*EXERCISE INSTRUCTIONS:* Restate each of the lines given below, word for word.

*STORED DATA:*
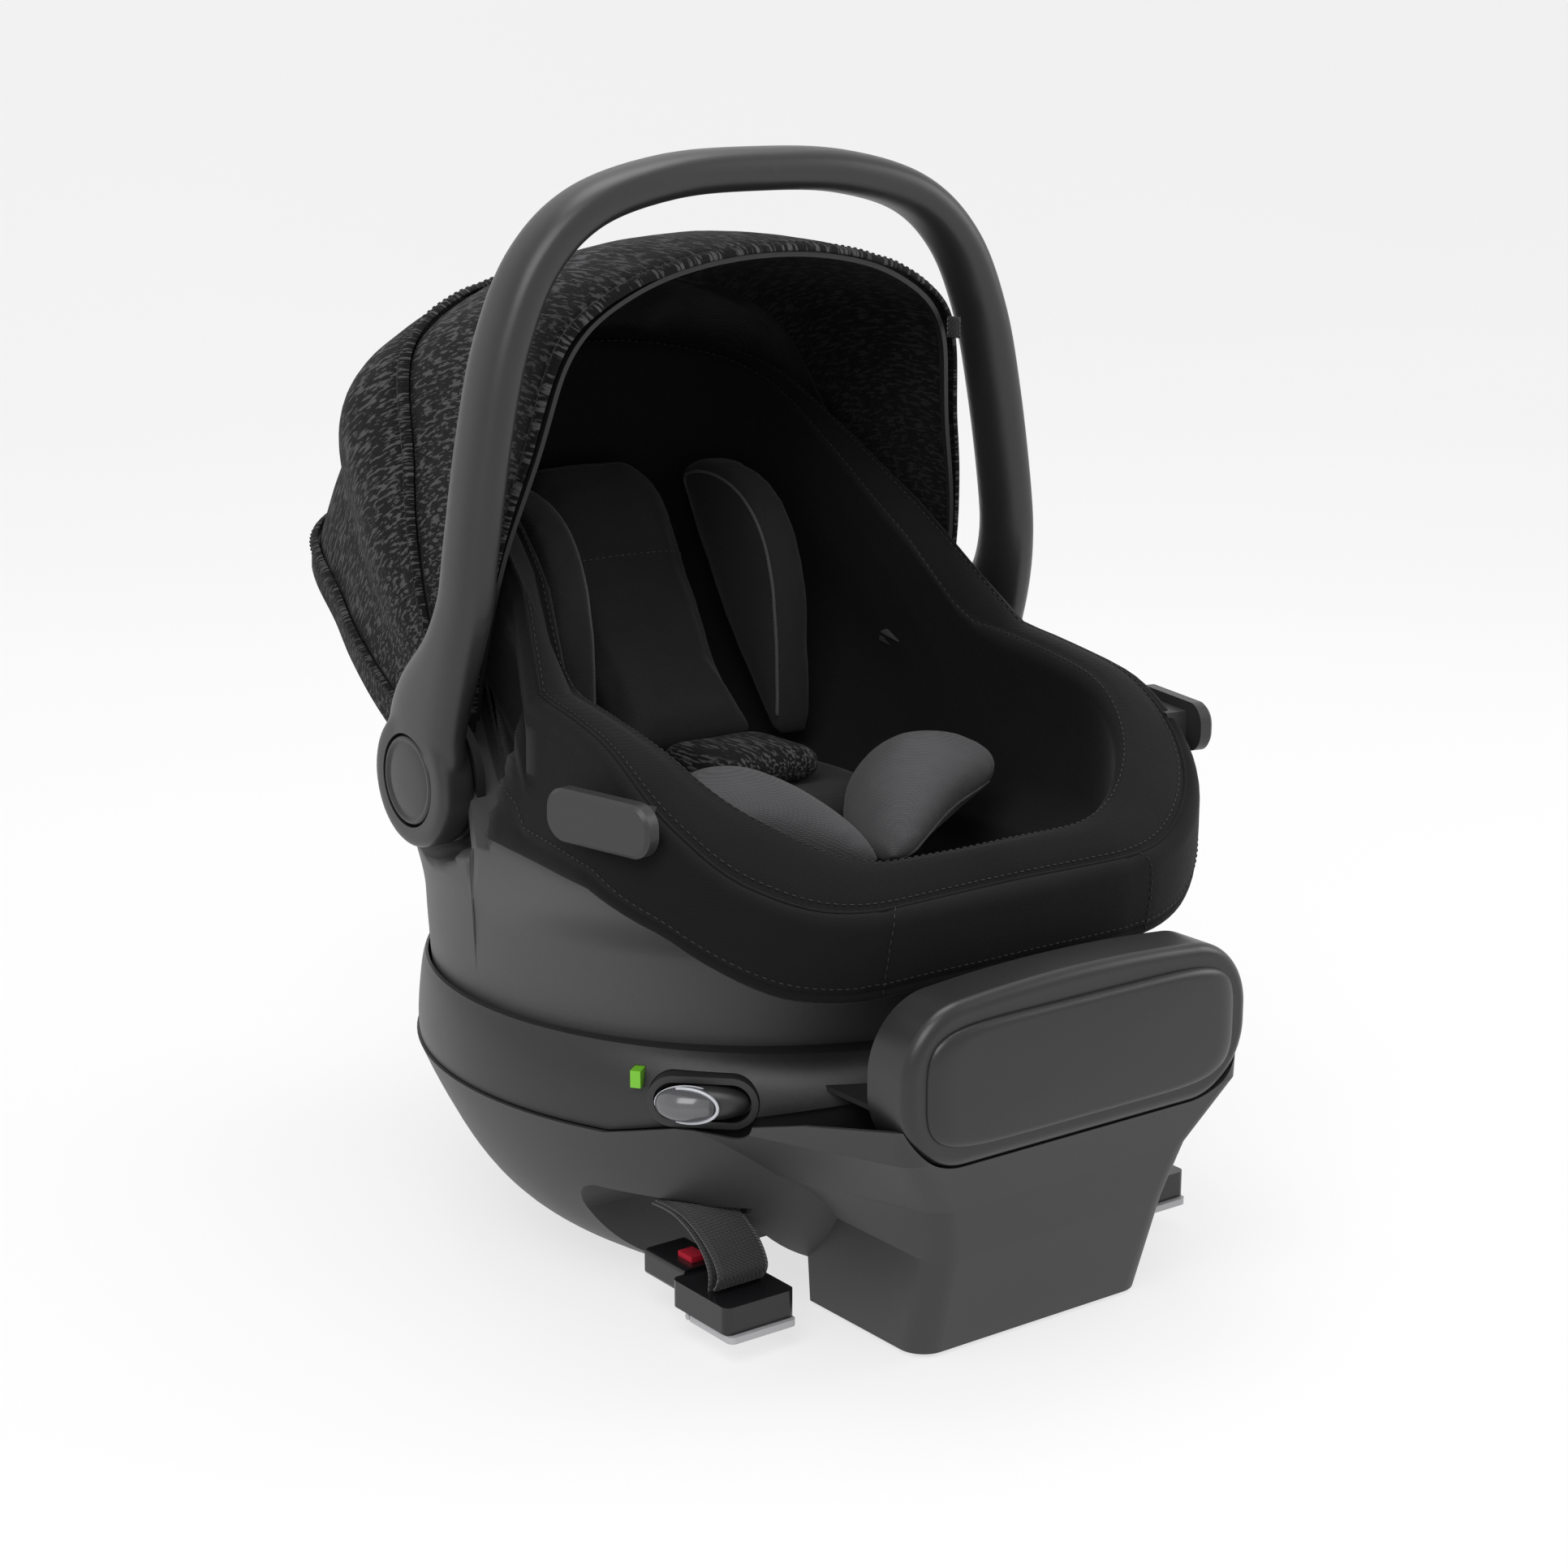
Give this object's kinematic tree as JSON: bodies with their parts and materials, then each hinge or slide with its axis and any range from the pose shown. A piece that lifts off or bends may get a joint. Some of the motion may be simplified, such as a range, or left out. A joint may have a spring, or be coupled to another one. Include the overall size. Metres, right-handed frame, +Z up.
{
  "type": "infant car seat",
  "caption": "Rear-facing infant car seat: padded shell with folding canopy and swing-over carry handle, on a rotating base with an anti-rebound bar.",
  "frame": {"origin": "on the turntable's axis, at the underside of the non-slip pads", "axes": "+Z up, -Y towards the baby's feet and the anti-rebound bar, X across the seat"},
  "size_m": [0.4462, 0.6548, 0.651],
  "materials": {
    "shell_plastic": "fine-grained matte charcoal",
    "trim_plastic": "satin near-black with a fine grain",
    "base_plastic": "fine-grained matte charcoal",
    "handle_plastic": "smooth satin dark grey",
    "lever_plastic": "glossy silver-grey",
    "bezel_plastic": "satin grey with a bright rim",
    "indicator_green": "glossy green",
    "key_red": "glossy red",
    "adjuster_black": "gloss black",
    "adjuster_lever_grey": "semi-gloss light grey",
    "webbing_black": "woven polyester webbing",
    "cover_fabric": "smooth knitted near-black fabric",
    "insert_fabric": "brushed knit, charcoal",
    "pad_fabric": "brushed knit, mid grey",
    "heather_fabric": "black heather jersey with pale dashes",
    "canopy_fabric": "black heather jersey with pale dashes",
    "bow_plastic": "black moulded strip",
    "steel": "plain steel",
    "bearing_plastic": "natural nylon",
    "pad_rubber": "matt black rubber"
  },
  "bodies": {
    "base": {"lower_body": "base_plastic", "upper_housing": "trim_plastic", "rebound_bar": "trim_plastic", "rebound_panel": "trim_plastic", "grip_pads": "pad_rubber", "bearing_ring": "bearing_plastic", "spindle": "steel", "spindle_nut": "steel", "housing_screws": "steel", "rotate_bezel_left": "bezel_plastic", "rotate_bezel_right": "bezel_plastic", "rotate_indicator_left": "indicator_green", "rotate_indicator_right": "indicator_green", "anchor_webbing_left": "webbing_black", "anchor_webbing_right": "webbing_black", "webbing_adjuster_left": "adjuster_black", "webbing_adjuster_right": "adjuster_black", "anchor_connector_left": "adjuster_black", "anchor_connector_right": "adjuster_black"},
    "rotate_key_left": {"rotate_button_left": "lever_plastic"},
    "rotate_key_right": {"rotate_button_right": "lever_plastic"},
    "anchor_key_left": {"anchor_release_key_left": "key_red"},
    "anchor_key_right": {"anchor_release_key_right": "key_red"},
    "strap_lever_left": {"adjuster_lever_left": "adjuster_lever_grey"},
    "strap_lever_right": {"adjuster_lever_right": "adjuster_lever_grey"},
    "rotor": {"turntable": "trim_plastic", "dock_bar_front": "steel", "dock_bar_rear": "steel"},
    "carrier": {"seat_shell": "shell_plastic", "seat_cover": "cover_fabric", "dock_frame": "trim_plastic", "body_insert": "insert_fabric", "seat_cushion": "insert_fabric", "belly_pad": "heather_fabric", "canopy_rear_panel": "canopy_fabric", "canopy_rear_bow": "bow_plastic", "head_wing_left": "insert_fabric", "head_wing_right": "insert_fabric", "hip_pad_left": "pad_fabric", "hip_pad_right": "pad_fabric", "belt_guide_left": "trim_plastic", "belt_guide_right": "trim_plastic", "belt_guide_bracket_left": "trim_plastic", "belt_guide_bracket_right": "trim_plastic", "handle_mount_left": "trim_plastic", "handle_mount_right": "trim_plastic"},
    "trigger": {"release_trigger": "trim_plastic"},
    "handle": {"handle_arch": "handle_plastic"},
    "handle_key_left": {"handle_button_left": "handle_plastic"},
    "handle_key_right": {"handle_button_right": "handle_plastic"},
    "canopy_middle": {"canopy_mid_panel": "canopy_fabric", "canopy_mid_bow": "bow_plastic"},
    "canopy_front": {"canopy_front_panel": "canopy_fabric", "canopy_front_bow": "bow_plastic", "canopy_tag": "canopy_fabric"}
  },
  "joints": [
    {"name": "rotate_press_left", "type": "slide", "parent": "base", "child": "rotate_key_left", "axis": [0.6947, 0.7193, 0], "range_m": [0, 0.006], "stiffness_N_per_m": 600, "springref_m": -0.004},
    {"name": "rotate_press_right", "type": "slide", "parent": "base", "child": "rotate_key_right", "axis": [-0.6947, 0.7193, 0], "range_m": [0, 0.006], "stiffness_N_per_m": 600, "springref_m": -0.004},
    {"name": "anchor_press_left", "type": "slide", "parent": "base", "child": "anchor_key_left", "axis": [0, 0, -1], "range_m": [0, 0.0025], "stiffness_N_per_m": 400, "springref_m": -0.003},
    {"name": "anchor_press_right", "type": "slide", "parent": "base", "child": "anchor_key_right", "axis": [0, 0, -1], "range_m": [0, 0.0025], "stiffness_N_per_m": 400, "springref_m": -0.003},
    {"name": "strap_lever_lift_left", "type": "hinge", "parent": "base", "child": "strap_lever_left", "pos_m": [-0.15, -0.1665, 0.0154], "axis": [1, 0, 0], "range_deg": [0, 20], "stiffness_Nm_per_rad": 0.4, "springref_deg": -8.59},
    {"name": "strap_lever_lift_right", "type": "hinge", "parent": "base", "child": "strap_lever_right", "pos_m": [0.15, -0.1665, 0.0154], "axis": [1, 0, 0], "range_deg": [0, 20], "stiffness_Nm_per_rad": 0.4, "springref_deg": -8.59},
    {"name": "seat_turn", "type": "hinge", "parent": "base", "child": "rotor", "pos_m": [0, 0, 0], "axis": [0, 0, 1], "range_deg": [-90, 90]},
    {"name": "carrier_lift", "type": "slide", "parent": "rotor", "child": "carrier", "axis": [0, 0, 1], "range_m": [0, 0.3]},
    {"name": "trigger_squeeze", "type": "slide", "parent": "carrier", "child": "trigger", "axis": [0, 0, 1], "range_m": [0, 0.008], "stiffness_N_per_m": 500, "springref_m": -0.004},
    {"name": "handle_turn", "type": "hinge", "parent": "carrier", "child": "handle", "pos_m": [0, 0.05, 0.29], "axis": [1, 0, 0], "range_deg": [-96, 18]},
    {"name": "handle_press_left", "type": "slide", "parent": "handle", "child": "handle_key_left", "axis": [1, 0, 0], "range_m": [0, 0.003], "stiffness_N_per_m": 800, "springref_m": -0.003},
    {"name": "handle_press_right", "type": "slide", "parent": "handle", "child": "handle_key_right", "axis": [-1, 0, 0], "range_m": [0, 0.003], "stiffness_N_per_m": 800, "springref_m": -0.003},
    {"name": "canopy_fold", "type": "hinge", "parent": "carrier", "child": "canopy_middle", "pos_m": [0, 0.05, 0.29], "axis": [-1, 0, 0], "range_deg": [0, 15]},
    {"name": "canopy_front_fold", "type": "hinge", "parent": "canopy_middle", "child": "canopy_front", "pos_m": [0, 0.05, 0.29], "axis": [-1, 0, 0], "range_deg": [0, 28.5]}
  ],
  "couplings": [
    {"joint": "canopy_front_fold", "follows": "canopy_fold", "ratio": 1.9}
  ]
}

*SOLUTION TO THE EXERCISE:*
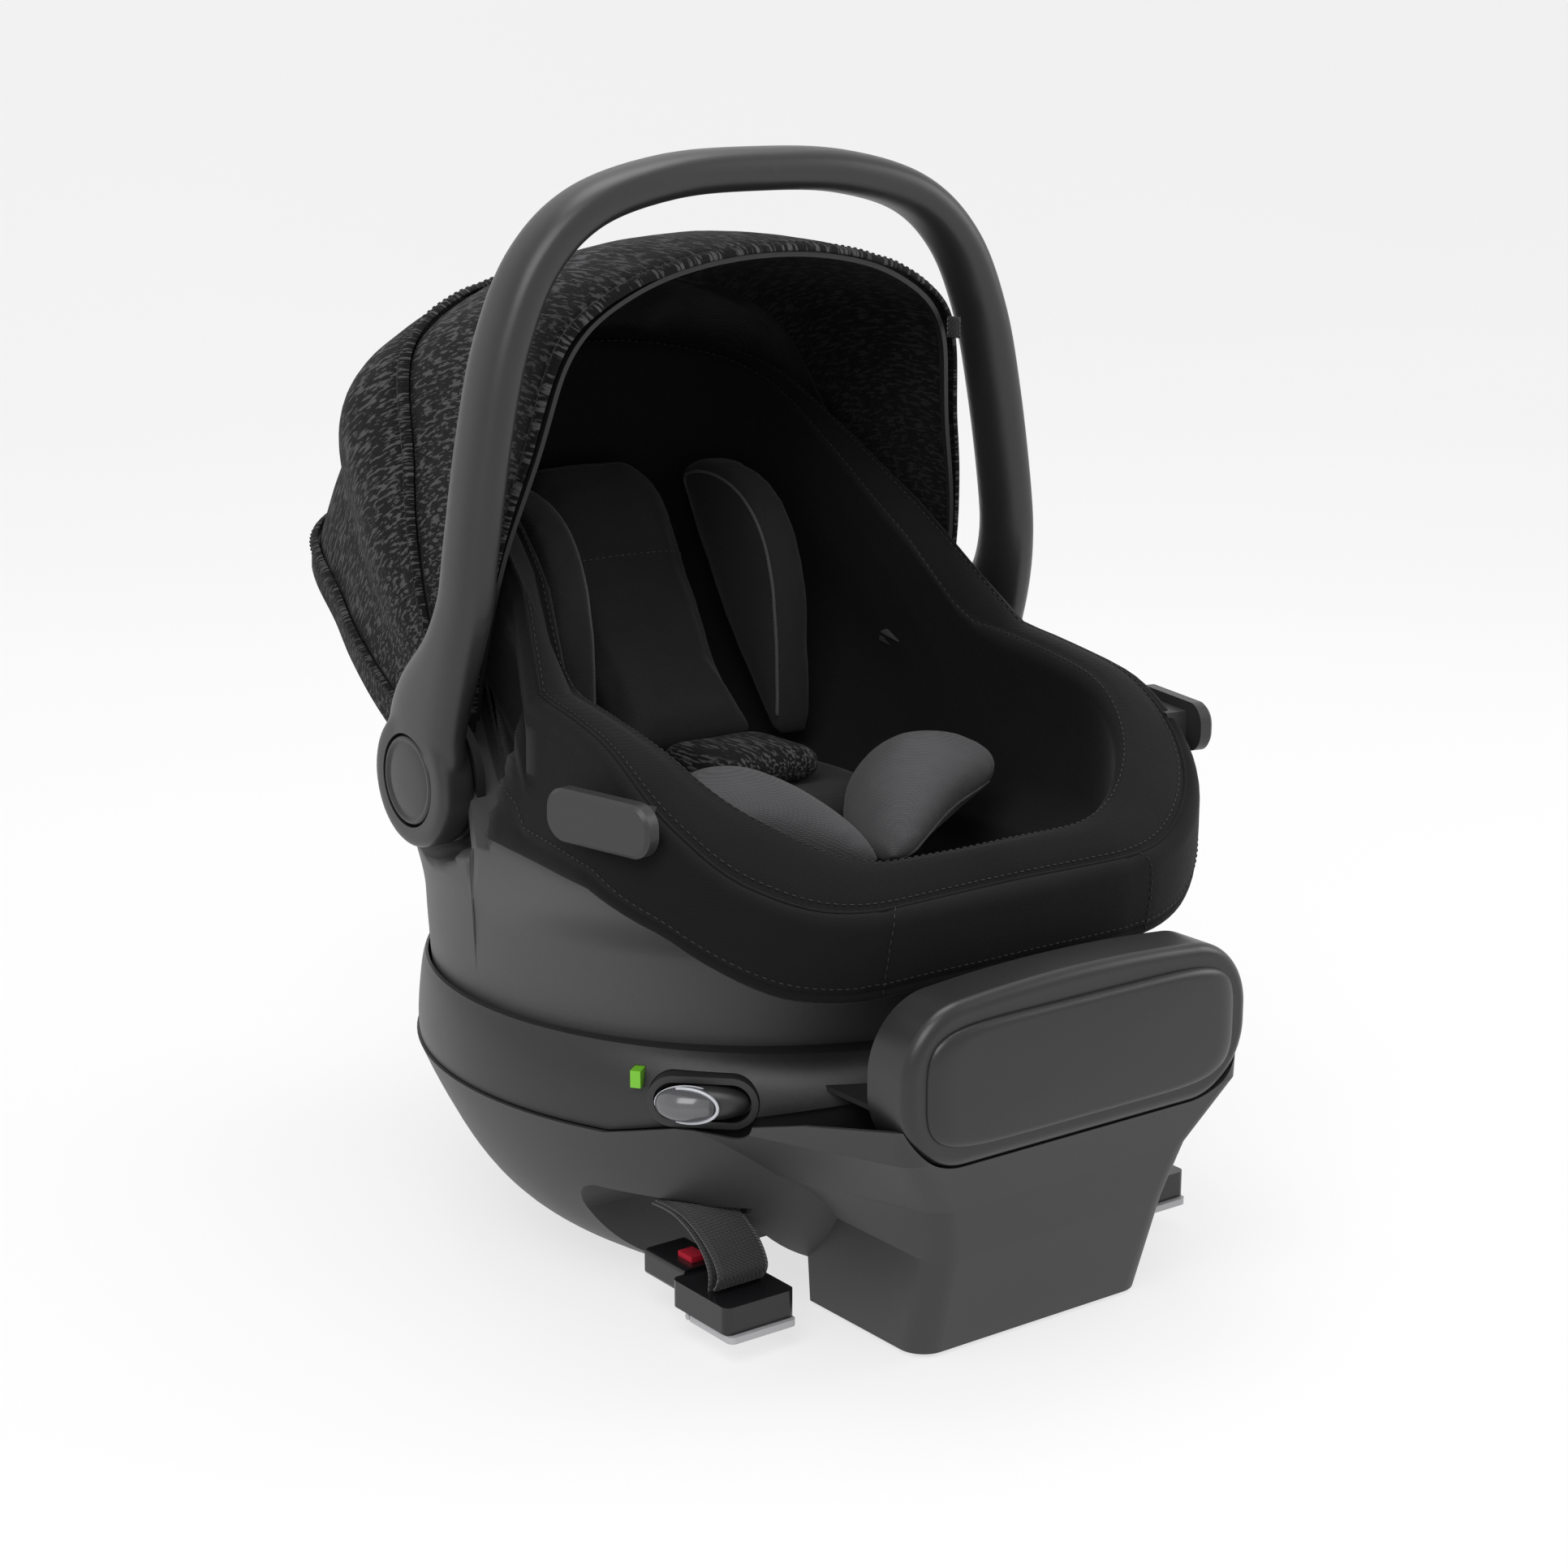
Give this object's kinematic tree as JSON: bodies with their parts and materials, then each hinge or slide with its axis and any range from the pose shown. A piece that lifts off or bends may get a joint. Some of the motion may be simplified, such as a range, or left out. A joint may have a spring, or be coupled to another one. Include the overall size. Metres, right-handed frame, +Z up.
{
  "type": "infant car seat",
  "caption": "Rear-facing infant car seat: padded shell with folding canopy and swing-over carry handle, on a rotating base with an anti-rebound bar.",
  "frame": {"origin": "on the turntable's axis, at the underside of the non-slip pads", "axes": "+Z up, -Y towards the baby's feet and the anti-rebound bar, X across the seat"},
  "size_m": [0.4462, 0.6548, 0.651],
  "materials": {
    "shell_plastic": "fine-grained matte charcoal",
    "trim_plastic": "satin near-black with a fine grain",
    "base_plastic": "fine-grained matte charcoal",
    "handle_plastic": "smooth satin dark grey",
    "lever_plastic": "glossy silver-grey",
    "bezel_plastic": "satin grey with a bright rim",
    "indicator_green": "glossy green",
    "key_red": "glossy red",
    "adjuster_black": "gloss black",
    "adjuster_lever_grey": "semi-gloss light grey",
    "webbing_black": "woven polyester webbing",
    "cover_fabric": "smooth knitted near-black fabric",
    "insert_fabric": "brushed knit, charcoal",
    "pad_fabric": "brushed knit, mid grey",
    "heather_fabric": "black heather jersey with pale dashes",
    "canopy_fabric": "black heather jersey with pale dashes",
    "bow_plastic": "black moulded strip",
    "steel": "plain steel",
    "bearing_plastic": "natural nylon",
    "pad_rubber": "matt black rubber"
  },
  "bodies": {
    "base": {"lower_body": "base_plastic", "upper_housing": "trim_plastic", "rebound_bar": "trim_plastic", "rebound_panel": "trim_plastic", "grip_pads": "pad_rubber", "bearing_ring": "bearing_plastic", "spindle": "steel", "spindle_nut": "steel", "housing_screws": "steel", "rotate_bezel_left": "bezel_plastic", "rotate_bezel_right": "bezel_plastic", "rotate_indicator_left": "indicator_green", "rotate_indicator_right": "indicator_green", "anchor_webbing_left": "webbing_black", "anchor_webbing_right": "webbing_black", "webbing_adjuster_left": "adjuster_black", "webbing_adjuster_right": "adjuster_black", "anchor_connector_left": "adjuster_black", "anchor_connector_right": "adjuster_black"},
    "rotate_key_left": {"rotate_button_left": "lever_plastic"},
    "rotate_key_right": {"rotate_button_right": "lever_plastic"},
    "anchor_key_left": {"anchor_release_key_left": "key_red"},
    "anchor_key_right": {"anchor_release_key_right": "key_red"},
    "strap_lever_left": {"adjuster_lever_left": "adjuster_lever_grey"},
    "strap_lever_right": {"adjuster_lever_right": "adjuster_lever_grey"},
    "rotor": {"turntable": "trim_plastic", "dock_bar_front": "steel", "dock_bar_rear": "steel"},
    "carrier": {"seat_shell": "shell_plastic", "seat_cover": "cover_fabric", "dock_frame": "trim_plastic", "body_insert": "insert_fabric", "seat_cushion": "insert_fabric", "belly_pad": "heather_fabric", "canopy_rear_panel": "canopy_fabric", "canopy_rear_bow": "bow_plastic", "head_wing_left": "insert_fabric", "head_wing_right": "insert_fabric", "hip_pad_left": "pad_fabric", "hip_pad_right": "pad_fabric", "belt_guide_left": "trim_plastic", "belt_guide_right": "trim_plastic", "belt_guide_bracket_left": "trim_plastic", "belt_guide_bracket_right": "trim_plastic", "handle_mount_left": "trim_plastic", "handle_mount_right": "trim_plastic"},
    "trigger": {"release_trigger": "trim_plastic"},
    "handle": {"handle_arch": "handle_plastic"},
    "handle_key_left": {"handle_button_left": "handle_plastic"},
    "handle_key_right": {"handle_button_right": "handle_plastic"},
    "canopy_middle": {"canopy_mid_panel": "canopy_fabric", "canopy_mid_bow": "bow_plastic"},
    "canopy_front": {"canopy_front_panel": "canopy_fabric", "canopy_front_bow": "bow_plastic", "canopy_tag": "canopy_fabric"}
  },
  "joints": [
    {"name": "rotate_press_left", "type": "slide", "parent": "base", "child": "rotate_key_left", "axis": [0.6947, 0.7193, 0], "range_m": [0, 0.006], "stiffness_N_per_m": 600, "springref_m": -0.004},
    {"name": "rotate_press_right", "type": "slide", "parent": "base", "child": "rotate_key_right", "axis": [-0.6947, 0.7193, 0], "range_m": [0, 0.006], "stiffness_N_per_m": 600, "springref_m": -0.004},
    {"name": "anchor_press_left", "type": "slide", "parent": "base", "child": "anchor_key_left", "axis": [0, 0, -1], "range_m": [0, 0.0025], "stiffness_N_per_m": 400, "springref_m": -0.003},
    {"name": "anchor_press_right", "type": "slide", "parent": "base", "child": "anchor_key_right", "axis": [0, 0, -1], "range_m": [0, 0.0025], "stiffness_N_per_m": 400, "springref_m": -0.003},
    {"name": "strap_lever_lift_left", "type": "hinge", "parent": "base", "child": "strap_lever_left", "pos_m": [-0.15, -0.1665, 0.0154], "axis": [1, 0, 0], "range_deg": [0, 20], "stiffness_Nm_per_rad": 0.4, "springref_deg": -8.59},
    {"name": "strap_lever_lift_right", "type": "hinge", "parent": "base", "child": "strap_lever_right", "pos_m": [0.15, -0.1665, 0.0154], "axis": [1, 0, 0], "range_deg": [0, 20], "stiffness_Nm_per_rad": 0.4, "springref_deg": -8.59},
    {"name": "seat_turn", "type": "hinge", "parent": "base", "child": "rotor", "pos_m": [0, 0, 0], "axis": [0, 0, 1], "range_deg": [-90, 90]},
    {"name": "carrier_lift", "type": "slide", "parent": "rotor", "child": "carrier", "axis": [0, 0, 1], "range_m": [0, 0.3]},
    {"name": "trigger_squeeze", "type": "slide", "parent": "carrier", "child": "trigger", "axis": [0, 0, 1], "range_m": [0, 0.008], "stiffness_N_per_m": 500, "springref_m": -0.004},
    {"name": "handle_turn", "type": "hinge", "parent": "carrier", "child": "handle", "pos_m": [0, 0.05, 0.29], "axis": [1, 0, 0], "range_deg": [-96, 18]},
    {"name": "handle_press_left", "type": "slide", "parent": "handle", "child": "handle_key_left", "axis": [1, 0, 0], "range_m": [0, 0.003], "stiffness_N_per_m": 800, "springref_m": -0.003},
    {"name": "handle_press_right", "type": "slide", "parent": "handle", "child": "handle_key_right", "axis": [-1, 0, 0], "range_m": [0, 0.003], "stiffness_N_per_m": 800, "springref_m": -0.003},
    {"name": "canopy_fold", "type": "hinge", "parent": "carrier", "child": "canopy_middle", "pos_m": [0, 0.05, 0.29], "axis": [-1, 0, 0], "range_deg": [0, 15]},
    {"name": "canopy_front_fold", "type": "hinge", "parent": "canopy_middle", "child": "canopy_front", "pos_m": [0, 0.05, 0.29], "axis": [-1, 0, 0], "range_deg": [0, 28.5]}
  ],
  "couplings": [
    {"joint": "canopy_front_fold", "follows": "canopy_fold", "ratio": 1.9}
  ]
}